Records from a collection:
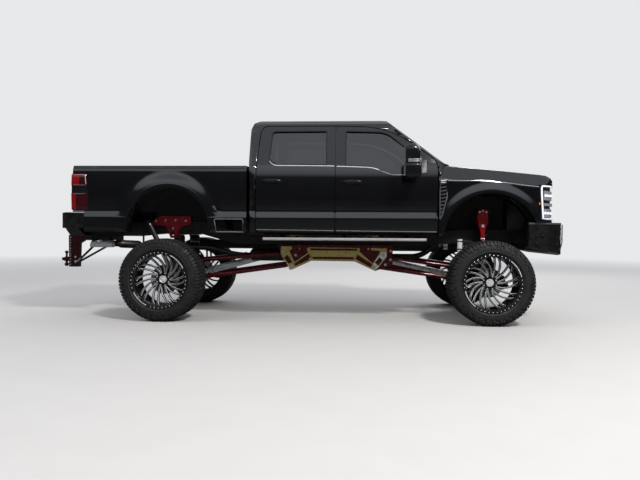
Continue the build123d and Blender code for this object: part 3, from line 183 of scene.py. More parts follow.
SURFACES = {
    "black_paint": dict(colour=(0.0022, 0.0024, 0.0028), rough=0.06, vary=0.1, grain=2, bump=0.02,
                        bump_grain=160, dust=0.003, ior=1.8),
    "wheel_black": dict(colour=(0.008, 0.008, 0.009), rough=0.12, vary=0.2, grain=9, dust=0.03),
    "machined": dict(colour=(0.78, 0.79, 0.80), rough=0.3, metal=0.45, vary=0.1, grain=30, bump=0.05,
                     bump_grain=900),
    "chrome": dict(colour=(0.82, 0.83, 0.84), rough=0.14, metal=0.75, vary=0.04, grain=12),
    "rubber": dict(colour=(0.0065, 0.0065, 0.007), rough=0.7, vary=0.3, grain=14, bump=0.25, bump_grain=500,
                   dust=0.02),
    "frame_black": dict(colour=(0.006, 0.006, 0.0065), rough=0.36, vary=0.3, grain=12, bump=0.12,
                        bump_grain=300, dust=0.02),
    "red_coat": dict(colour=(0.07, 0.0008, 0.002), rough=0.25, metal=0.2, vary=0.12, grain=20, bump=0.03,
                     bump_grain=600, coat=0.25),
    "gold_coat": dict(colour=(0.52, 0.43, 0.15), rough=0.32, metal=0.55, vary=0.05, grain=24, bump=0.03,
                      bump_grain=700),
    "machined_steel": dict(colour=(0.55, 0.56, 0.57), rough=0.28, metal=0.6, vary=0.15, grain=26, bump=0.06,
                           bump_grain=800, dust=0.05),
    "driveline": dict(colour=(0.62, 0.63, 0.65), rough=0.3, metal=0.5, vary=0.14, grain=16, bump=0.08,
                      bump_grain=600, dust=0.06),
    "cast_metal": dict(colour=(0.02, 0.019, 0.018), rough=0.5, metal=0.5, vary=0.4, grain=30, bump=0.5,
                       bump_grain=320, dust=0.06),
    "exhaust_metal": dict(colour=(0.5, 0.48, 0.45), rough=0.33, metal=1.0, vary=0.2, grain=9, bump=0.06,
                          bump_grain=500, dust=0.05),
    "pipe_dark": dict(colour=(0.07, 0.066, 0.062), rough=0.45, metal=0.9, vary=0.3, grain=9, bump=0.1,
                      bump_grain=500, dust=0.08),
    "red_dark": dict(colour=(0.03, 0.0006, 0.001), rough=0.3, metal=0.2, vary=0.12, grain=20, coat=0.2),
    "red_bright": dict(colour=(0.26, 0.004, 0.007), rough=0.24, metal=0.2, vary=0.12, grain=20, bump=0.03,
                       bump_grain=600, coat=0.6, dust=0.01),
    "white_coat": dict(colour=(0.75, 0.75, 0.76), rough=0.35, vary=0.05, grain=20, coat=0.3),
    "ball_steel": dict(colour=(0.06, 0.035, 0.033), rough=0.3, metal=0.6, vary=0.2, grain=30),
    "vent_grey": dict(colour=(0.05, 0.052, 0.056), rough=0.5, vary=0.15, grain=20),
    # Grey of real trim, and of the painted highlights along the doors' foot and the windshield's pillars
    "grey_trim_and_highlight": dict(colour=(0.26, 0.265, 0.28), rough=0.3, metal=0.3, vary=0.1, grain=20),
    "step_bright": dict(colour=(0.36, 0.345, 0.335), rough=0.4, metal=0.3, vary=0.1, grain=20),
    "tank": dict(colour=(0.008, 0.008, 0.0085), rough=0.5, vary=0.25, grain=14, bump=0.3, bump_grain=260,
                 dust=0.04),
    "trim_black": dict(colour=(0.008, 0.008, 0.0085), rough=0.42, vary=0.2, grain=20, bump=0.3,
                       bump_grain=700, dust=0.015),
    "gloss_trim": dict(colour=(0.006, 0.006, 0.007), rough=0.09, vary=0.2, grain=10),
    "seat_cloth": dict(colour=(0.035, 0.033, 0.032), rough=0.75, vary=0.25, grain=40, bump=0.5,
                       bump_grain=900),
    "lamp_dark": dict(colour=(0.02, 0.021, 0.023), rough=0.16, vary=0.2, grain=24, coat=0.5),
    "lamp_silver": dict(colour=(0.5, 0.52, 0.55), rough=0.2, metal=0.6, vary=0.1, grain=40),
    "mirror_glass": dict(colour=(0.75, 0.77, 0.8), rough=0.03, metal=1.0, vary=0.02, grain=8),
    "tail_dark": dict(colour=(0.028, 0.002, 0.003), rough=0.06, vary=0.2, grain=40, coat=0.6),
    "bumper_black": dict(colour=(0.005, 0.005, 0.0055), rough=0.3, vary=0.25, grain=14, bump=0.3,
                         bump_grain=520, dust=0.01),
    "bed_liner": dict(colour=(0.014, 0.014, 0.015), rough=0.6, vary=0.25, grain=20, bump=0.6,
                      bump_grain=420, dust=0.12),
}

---

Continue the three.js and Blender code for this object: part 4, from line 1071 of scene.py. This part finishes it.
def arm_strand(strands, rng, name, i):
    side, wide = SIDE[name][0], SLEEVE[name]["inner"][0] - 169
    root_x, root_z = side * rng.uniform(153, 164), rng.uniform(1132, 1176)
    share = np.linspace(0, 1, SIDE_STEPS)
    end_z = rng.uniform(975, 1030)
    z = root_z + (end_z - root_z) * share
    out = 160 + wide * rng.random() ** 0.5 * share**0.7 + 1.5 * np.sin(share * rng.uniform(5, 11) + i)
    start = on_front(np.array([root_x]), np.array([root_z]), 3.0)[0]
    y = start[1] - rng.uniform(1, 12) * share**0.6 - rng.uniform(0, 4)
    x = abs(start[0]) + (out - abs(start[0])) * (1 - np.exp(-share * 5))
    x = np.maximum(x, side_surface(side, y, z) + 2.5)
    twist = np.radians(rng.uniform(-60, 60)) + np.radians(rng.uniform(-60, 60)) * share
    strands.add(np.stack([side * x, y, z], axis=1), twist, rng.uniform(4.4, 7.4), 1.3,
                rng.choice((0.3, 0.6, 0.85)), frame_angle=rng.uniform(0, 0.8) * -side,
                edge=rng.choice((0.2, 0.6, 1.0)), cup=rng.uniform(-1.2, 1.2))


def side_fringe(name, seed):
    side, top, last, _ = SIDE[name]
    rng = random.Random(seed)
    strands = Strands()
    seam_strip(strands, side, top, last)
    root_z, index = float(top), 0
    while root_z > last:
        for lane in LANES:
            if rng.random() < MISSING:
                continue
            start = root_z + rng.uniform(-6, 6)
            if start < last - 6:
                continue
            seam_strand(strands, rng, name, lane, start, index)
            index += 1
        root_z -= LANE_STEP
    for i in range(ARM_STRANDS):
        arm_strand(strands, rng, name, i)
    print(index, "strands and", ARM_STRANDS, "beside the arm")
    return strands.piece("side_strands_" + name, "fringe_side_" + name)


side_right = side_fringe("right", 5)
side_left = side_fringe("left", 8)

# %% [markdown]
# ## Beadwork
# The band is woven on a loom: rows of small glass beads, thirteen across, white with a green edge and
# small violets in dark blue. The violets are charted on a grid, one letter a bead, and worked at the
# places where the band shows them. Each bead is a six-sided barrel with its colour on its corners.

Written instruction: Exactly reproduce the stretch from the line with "Continue the three.js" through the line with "edge=rng.choice((0.2, 0.6, 1.0)), cup=rng.uniform(-1.2, 1.2))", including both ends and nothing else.

Response:
Continue the three.js and Blender code for this object: part 4, from line 1071 of scene.py. This part finishes it.
def arm_strand(strands, rng, name, i):
    side, wide = SIDE[name][0], SLEEVE[name]["inner"][0] - 169
    root_x, root_z = side * rng.uniform(153, 164), rng.uniform(1132, 1176)
    share = np.linspace(0, 1, SIDE_STEPS)
    end_z = rng.uniform(975, 1030)
    z = root_z + (end_z - root_z) * share
    out = 160 + wide * rng.random() ** 0.5 * share**0.7 + 1.5 * np.sin(share * rng.uniform(5, 11) + i)
    start = on_front(np.array([root_x]), np.array([root_z]), 3.0)[0]
    y = start[1] - rng.uniform(1, 12) * share**0.6 - rng.uniform(0, 4)
    x = abs(start[0]) + (out - abs(start[0])) * (1 - np.exp(-share * 5))
    x = np.maximum(x, side_surface(side, y, z) + 2.5)
    twist = np.radians(rng.uniform(-60, 60)) + np.radians(rng.uniform(-60, 60)) * share
    strands.add(np.stack([side * x, y, z], axis=1), twist, rng.uniform(4.4, 7.4), 1.3,
                rng.choice((0.3, 0.6, 0.85)), frame_angle=rng.uniform(0, 0.8) * -side,
                edge=rng.choice((0.2, 0.6, 1.0)), cup=rng.uniform(-1.2, 1.2))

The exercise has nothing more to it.